La cruz de los indignados

Ante el exceso violento de las reivindicaciones ciudadanas, toda renuncia a utilizar la violencia legítima del Estado es irresponsable.

La cruz pintada a golpe de spray por los indignados sobre la espalda de Montserrat Tura a la entrada del Parlamento de Cataluña sirvió a la diputada autonómica para recordarnos la cercanía que guarda esa cruz negra sobre su gabardina con aquella vieja práctica nazi de marcar al diferente. Posiblemente sólo fuera un imbécil que confundió la democracia real con su autosuficiencia moral. Pero fue el síntoma de un movimiento que, por el mero hecho de sentirse indignado, cree que puede aplicar la justicia por su mano y sustituir la voluntad general por su flamante indignación. Esa superioridad moral que les llevó a considerarse mejores que la clase política y cuya indignación les garantizó la empatía de tantos millones de ciudadanos hartos del mangoneo y la corrupción de los políticos profesionales, no les garantiza inmunidad ante las instituciones que cuestionan, ni les sitúa por encima de ellas.

Todo su crédito lo han perdido en el instante mismo que se han creído con mayor legitimidad que los diputados elegidos democráticamente bajo reglas.
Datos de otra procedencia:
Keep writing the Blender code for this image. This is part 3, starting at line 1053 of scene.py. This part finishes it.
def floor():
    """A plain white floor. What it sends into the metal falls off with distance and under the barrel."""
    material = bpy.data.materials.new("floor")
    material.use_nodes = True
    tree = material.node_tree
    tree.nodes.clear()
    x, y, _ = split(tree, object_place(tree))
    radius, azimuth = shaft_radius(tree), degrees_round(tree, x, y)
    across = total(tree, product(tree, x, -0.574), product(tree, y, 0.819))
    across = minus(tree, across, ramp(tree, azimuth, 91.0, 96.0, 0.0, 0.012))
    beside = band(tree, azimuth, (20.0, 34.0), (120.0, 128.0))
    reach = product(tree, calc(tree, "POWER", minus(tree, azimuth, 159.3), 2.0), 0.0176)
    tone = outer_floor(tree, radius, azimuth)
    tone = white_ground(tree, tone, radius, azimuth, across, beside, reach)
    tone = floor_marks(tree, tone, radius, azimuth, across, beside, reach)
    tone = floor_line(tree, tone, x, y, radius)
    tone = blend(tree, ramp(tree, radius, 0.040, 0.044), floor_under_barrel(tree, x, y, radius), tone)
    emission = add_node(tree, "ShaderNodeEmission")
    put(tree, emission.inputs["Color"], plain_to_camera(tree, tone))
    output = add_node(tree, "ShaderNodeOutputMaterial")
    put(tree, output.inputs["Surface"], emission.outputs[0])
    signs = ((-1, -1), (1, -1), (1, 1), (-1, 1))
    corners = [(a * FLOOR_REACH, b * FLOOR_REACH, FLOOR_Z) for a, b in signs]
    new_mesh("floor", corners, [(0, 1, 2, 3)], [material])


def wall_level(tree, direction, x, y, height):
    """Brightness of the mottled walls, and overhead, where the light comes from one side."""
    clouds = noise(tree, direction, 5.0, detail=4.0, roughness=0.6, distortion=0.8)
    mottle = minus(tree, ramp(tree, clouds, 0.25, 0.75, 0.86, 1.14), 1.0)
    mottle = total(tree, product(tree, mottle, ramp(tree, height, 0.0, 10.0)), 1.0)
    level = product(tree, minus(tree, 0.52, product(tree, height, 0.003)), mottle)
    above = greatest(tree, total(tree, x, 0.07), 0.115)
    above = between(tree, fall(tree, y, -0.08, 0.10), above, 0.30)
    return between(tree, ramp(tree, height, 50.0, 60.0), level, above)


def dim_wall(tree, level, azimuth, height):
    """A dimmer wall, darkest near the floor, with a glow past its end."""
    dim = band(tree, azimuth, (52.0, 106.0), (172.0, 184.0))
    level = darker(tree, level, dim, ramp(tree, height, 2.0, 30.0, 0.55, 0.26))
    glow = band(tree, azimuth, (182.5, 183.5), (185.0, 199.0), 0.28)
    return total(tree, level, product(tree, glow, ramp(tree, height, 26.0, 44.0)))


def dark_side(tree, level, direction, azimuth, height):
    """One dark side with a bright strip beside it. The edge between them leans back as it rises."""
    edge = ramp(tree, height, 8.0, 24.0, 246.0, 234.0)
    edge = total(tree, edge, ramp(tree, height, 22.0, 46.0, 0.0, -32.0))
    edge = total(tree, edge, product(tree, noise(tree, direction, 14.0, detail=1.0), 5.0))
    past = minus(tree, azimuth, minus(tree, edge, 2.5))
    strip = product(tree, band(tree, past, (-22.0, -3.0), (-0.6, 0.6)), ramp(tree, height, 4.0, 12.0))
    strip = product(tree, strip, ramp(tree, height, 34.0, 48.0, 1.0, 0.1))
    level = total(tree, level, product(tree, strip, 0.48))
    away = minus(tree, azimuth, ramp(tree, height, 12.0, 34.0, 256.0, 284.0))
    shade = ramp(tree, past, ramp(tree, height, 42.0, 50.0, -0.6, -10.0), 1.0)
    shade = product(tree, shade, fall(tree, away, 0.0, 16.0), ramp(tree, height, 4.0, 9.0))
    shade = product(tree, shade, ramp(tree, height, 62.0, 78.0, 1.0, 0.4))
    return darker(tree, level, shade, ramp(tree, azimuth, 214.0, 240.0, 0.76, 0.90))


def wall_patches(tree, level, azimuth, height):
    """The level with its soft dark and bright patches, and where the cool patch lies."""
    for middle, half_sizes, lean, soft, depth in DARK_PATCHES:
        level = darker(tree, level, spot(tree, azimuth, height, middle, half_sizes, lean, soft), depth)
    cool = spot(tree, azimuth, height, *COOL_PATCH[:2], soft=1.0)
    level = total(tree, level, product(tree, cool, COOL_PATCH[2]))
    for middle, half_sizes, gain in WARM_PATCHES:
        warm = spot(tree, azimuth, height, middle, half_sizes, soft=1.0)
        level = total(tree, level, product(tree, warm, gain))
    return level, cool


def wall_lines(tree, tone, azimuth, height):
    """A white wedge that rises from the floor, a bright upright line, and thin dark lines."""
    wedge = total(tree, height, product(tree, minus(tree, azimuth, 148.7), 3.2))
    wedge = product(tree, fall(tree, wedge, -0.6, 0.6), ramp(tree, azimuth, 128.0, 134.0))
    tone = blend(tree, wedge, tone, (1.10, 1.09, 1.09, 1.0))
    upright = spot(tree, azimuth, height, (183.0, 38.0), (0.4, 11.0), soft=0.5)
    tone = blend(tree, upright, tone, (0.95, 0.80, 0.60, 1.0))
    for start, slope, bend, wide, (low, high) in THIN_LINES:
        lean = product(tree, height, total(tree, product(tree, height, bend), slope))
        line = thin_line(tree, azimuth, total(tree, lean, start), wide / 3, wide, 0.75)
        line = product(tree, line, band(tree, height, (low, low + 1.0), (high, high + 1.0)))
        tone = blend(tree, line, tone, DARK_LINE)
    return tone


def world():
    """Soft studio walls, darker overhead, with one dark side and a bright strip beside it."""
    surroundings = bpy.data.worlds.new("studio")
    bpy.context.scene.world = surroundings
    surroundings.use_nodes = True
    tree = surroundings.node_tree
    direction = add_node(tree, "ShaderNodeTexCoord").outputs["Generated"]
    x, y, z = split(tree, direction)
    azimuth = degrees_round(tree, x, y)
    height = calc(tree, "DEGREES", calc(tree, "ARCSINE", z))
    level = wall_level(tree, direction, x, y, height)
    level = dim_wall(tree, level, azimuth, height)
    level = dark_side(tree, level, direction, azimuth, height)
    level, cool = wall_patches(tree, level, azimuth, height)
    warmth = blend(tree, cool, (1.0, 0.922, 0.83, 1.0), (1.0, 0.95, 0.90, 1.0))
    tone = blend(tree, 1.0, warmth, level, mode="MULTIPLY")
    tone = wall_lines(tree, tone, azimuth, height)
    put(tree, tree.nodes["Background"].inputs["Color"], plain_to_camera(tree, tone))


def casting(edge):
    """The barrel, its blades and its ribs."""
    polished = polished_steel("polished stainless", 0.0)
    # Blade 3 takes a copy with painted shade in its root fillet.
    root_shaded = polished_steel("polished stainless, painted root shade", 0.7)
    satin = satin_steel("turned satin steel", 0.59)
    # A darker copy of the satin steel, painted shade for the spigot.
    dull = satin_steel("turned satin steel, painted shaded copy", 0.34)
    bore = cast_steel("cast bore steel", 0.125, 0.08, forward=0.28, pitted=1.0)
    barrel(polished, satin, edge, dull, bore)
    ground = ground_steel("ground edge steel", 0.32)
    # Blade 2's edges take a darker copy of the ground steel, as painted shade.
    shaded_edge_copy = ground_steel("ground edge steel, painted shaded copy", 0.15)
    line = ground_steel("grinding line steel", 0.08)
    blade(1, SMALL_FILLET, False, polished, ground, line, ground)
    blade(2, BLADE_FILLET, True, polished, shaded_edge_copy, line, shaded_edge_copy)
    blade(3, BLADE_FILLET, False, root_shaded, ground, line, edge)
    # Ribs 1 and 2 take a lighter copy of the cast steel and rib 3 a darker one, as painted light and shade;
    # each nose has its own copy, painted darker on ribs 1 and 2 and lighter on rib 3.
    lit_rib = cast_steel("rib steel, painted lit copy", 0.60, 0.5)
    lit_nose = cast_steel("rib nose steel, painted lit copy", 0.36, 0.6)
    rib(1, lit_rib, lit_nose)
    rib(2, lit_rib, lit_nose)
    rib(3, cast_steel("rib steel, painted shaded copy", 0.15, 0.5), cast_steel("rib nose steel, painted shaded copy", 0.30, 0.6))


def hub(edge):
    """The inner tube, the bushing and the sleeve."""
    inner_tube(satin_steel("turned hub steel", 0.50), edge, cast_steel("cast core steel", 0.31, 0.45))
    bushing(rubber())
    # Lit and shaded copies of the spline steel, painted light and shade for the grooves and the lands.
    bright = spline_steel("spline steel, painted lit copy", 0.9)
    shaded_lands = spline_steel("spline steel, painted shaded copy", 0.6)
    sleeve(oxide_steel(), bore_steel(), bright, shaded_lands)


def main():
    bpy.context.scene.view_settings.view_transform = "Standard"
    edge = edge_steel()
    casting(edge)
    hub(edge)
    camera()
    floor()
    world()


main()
De tanto querer darnos lecciones democráticas se han olvidado de respetarlas. O al menos el grupo de violentos que decidió colgar la soga del ahorcado de los árboles del parque de la Ciudadela para escarnio y vergüenza de sus compañeros pacíficos. No son mejores los responsables políticos que se niegan a cumplir las sentencias de los tribunales sobre la lengua en Cataluña, ni TV3 que les jalea, ni los miles de ciudadanos anónimos que se callan como putas como se callaron en otro tiempo en Alemania. No se pueden legitimar consultas ilegales, deslegitimar a instituciones del Estado según conveniencia y quejarse luego de tener que llegar al Parlamento en helicóptero. Ante las reivindicaciones pacíficas de la ciudadanía, toda violencia institucional es exceso, pero ante el exceso violento de las reivindicaciones ciudadanas, toda renuncia a utilizar la violencia legítima del Estado es irresponsable y, en el caso catalanista, va asociada a complejos de ser confundidos con la imagen franquista de los grises.
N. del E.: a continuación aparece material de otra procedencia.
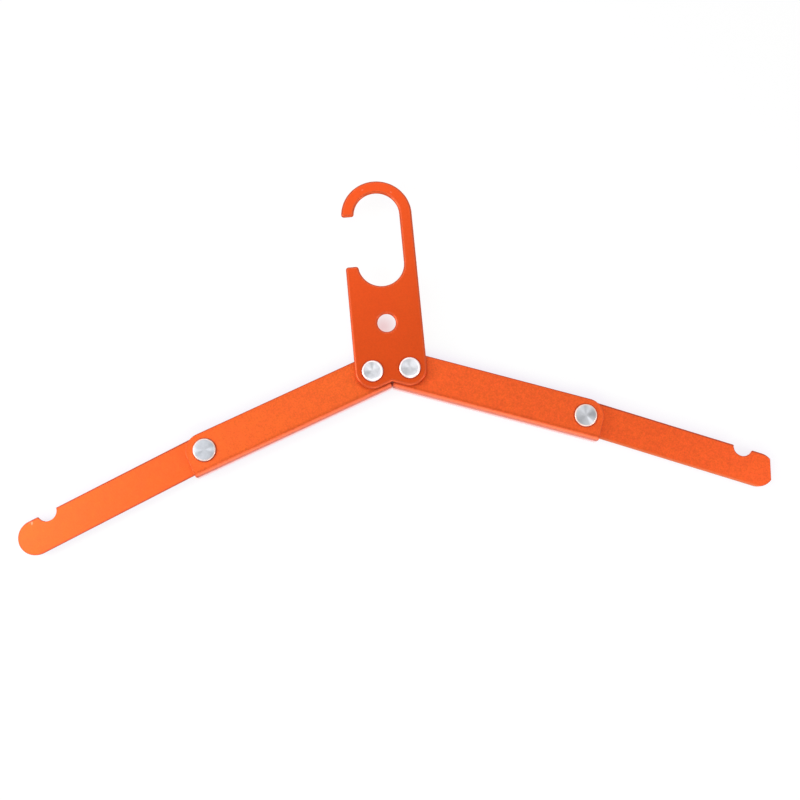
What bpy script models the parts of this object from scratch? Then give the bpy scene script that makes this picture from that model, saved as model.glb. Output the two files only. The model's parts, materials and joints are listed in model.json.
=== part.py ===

La metáfora herida de la socialista Montserrat Tura debería hacerle reflexionar también a ella. Esa cruz negra en su gabardina es una más, una de las mil formas de replicarse en el tiempo la estrella de David. En Cataluña tenemos ya demasiados ejemplos: el "cordón sanitario" del Pacto del Tinell para excluir al PPC, el apelativo de "facha" o la descalificación de "colono", "imperialista" o "franquista" para cualquier organización en defensa de la libertad lingüística, fuere "El manifiesto por la igualdad de derechos lingüísticos" de 1981. La Asociación por la Tolerancia, CCC o Foro Babel, Ciudadanos o UPyD; la consideración de "anticatalán" a todo catalán que haya cuestionado la raíz totalitaria del nacionalismo o simplemente no se haya adscrito a él, como Albert Boadella; o "la condición de sospechoso" de todo aquel que ponga una bandera constitucional en su balcón o tenga por nación a España. La última versión de este fascismo postmoderno lo han verbalizado el diputado independentista López Tena al culpabilizar de la violencia de los indignados a la lengua española y a los españoles: "Todos los insultos, todas las palabras oídas durante tres manzanas por parte de toda la gente que había allí, todas eran en lengua española (...) Que cada uno saque sus consecuencias" y Carod Rovira: "Tienen, los españoles, todo el derecho del mundo a indignarse. Pero si quieren hacerlo, como españoles, lo mejor es que no se equivoquen en el mapa y se manifiesten, se indignen, se meen, pinten, griten e insulte, allí donde les corresponde: en su país".

La puta España que roba, la puta España que insulta, la puta España que agrede. La lengua de los colonos, la delata. Los judíos no tuvieron la condición de judíos exterminables de golpe, previamente fue necesario enseñar a odiarlos.